Nonduality Explained: Finding Yourself
This is one of the number one teaching in nonduality, and it’s very effective because no matter how much you try to find yourself, you can’t do it. You can’t locate yourself because you are the one who is doing the locating.
No matter how much you look to any sort of object, you’re going to discover that you’re not it because that is you looking outward.
This applies even, and especially, to the mind. This is where so many people get confused because they start thinking that nonduality only has to do with outside objects: like trees and the universe and other people and things like that. They think it means there’s not two anywhere… Well, there are two trees, two people, billions of trees, and billions of people. If you mistake the teachings to mean that there’s not anything in the universe, then you get very confused because obviously, there’s tons of stuff out there, right?
The big problem is what you identify with.
Get rid of all that other madness because that’s just a distraction. Yes, we’re all one with the universe, and everything’s one, and everything’s working together, and you can have feelings of unity and stuff like that, but this isn’t what we’re talking about. We’re talking about locating yourself. Who are you?
The biggest obstacle between you and yourself is what we call the mind. It’s the critical mind. Really, it’s just this small part of your left brain that manages language and likes to talk, talk, talk, and define, define, define, and make things be things. You are not that.
This aspect of mind is the thing that most captures our attention. If it didn’t capture your attention, there would be no problem, right? If your attention is not captured by anything, you would always naturally know who you are because you’re you.
So, what is it that captures your attention so thoroughly that you confuse yourself into thinking that that’s you?
There’s really only one thing, and that is this Western conceptual mind that we have. If you just stop and listen to yourself for a moment, your mind always sounds very noisy. It’s always thinking about things, problems, adding things up, thinking about duality. So, it appears that there’s something inside your head that’s happening. You can imagine that all the words going through your head are actually making sounds in there, and so it captures your attention very effectively.
When you find yourself, you’ll see that everything else is simply going along with you. It is not you. Your mind is just a tool, like your hand is a tool, like a fork is a tool when you eat. All these words that go through your head constantly are not you. They’re just like the wind blowing. Buddha often talked about the river just… flowing by.

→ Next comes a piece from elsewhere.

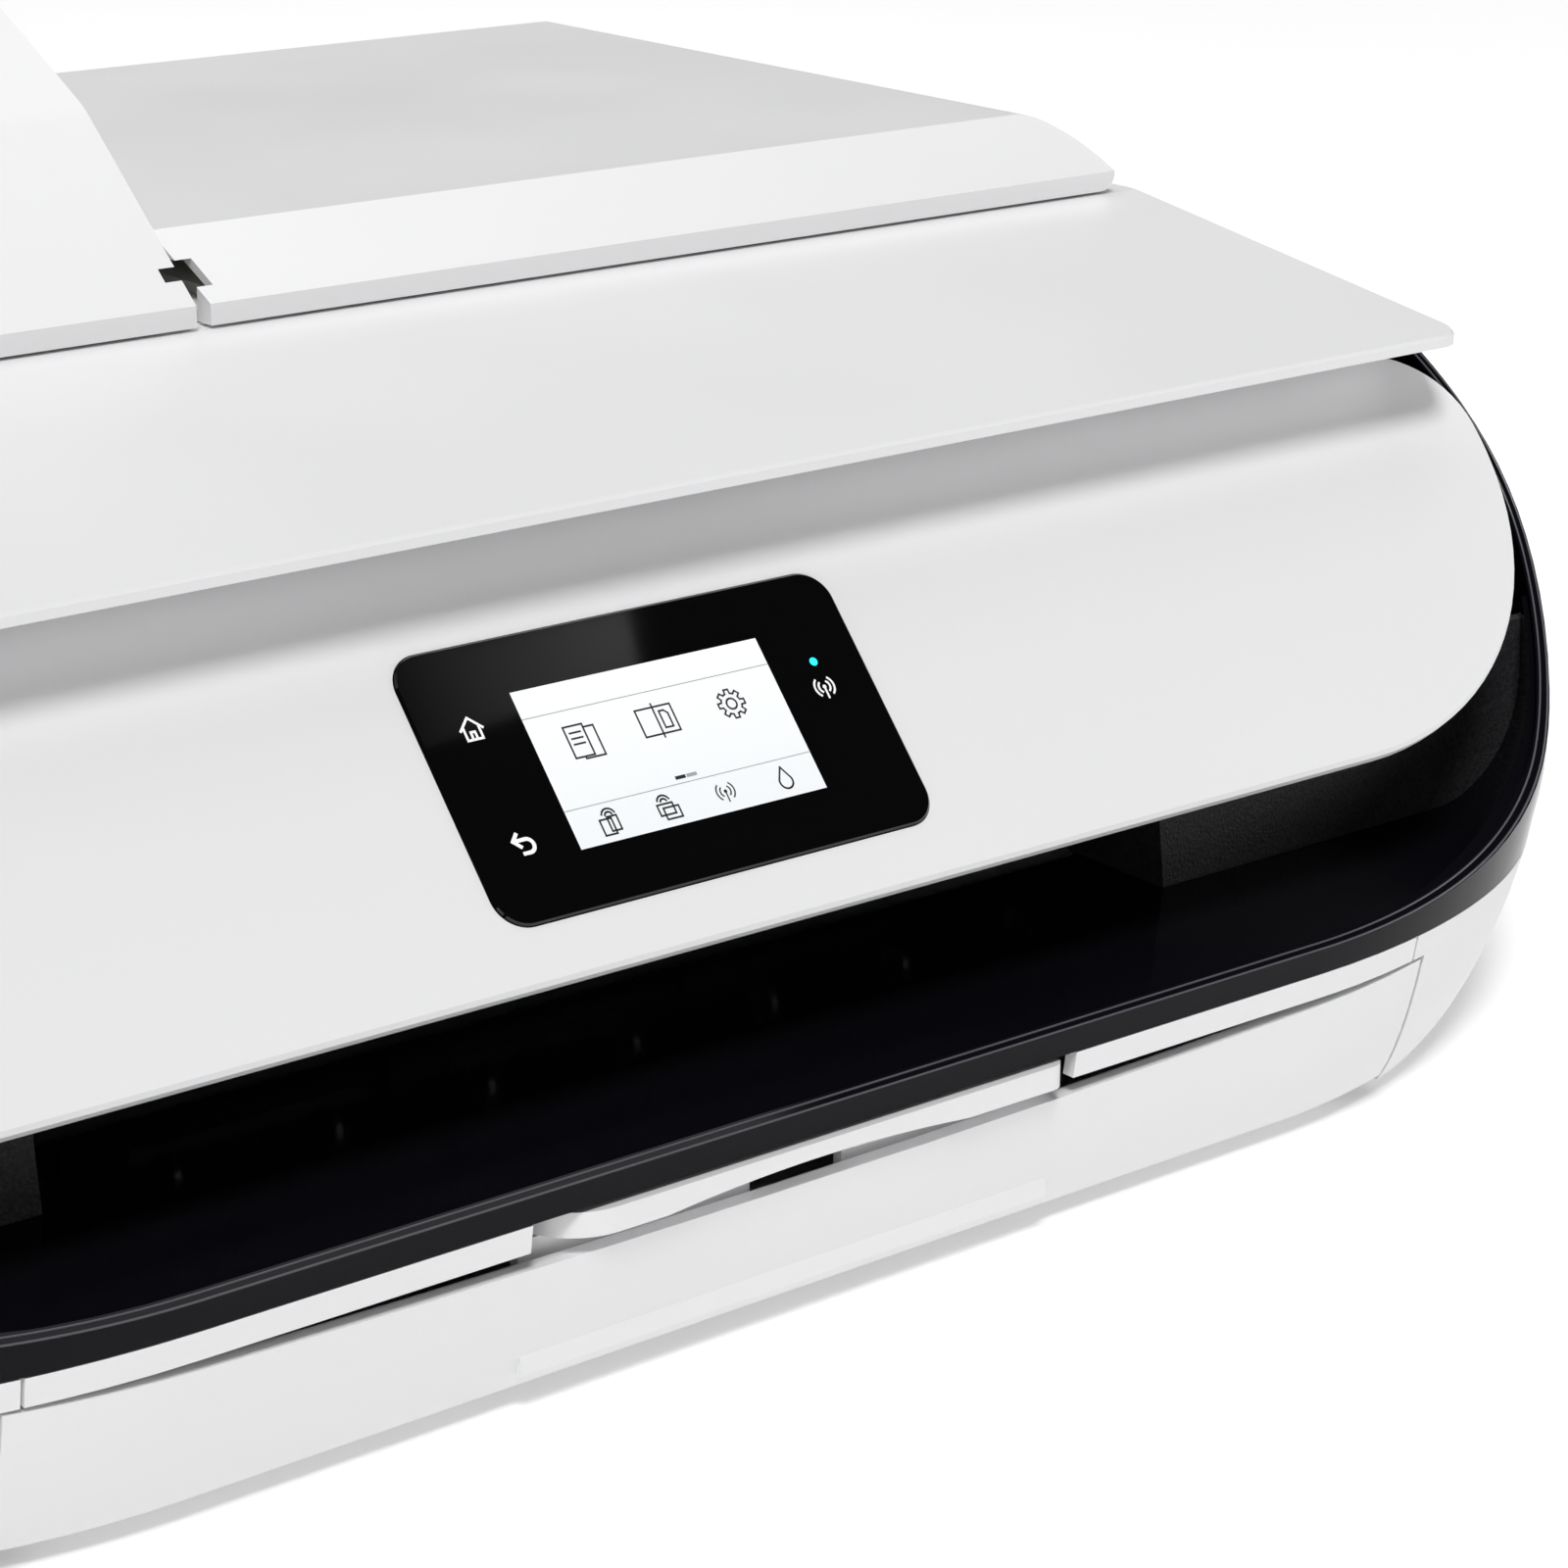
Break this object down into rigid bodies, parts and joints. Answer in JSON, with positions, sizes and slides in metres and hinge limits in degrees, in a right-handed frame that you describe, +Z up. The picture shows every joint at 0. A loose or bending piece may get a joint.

If you can locate yourself solidly in your being, then you don’t get captured by your imagination. In movies, this is shown well where the main character is pulled into a fantasy and has adventures. “The Wizard of Oz” is a good example: Dorothy, living her boring life in Kansas, is pulled into Oz and has all these adventures but wants to go home. Finally, she taps her heels and is back in Kansas. That is how your separate mind tends to capture you. The whole time she was in Oz, it felt like everything was going on. We get to the end of the movie, and it was a dream. But little kids are left thinking, “Oh, maybe it was real.” That’s how your mind plays tricks on you. It seems noisy and real.
The trick is locating yourself. The whole time Dorothy was in Oz, she was still Dorothy. You can be having an actual dream, sound asleep, but you’re still you. This is important because when we’re captured by this false self, we’re easily controlled, easily confused, and live in a state of madness. It’s like sleepwalkers or robots with their conditionings making them do things. We need a planet with real, awake human beings because we’re needed here as who we are. Without finding ourselves, we don’t have real human beings walking around; we have conditioned robots.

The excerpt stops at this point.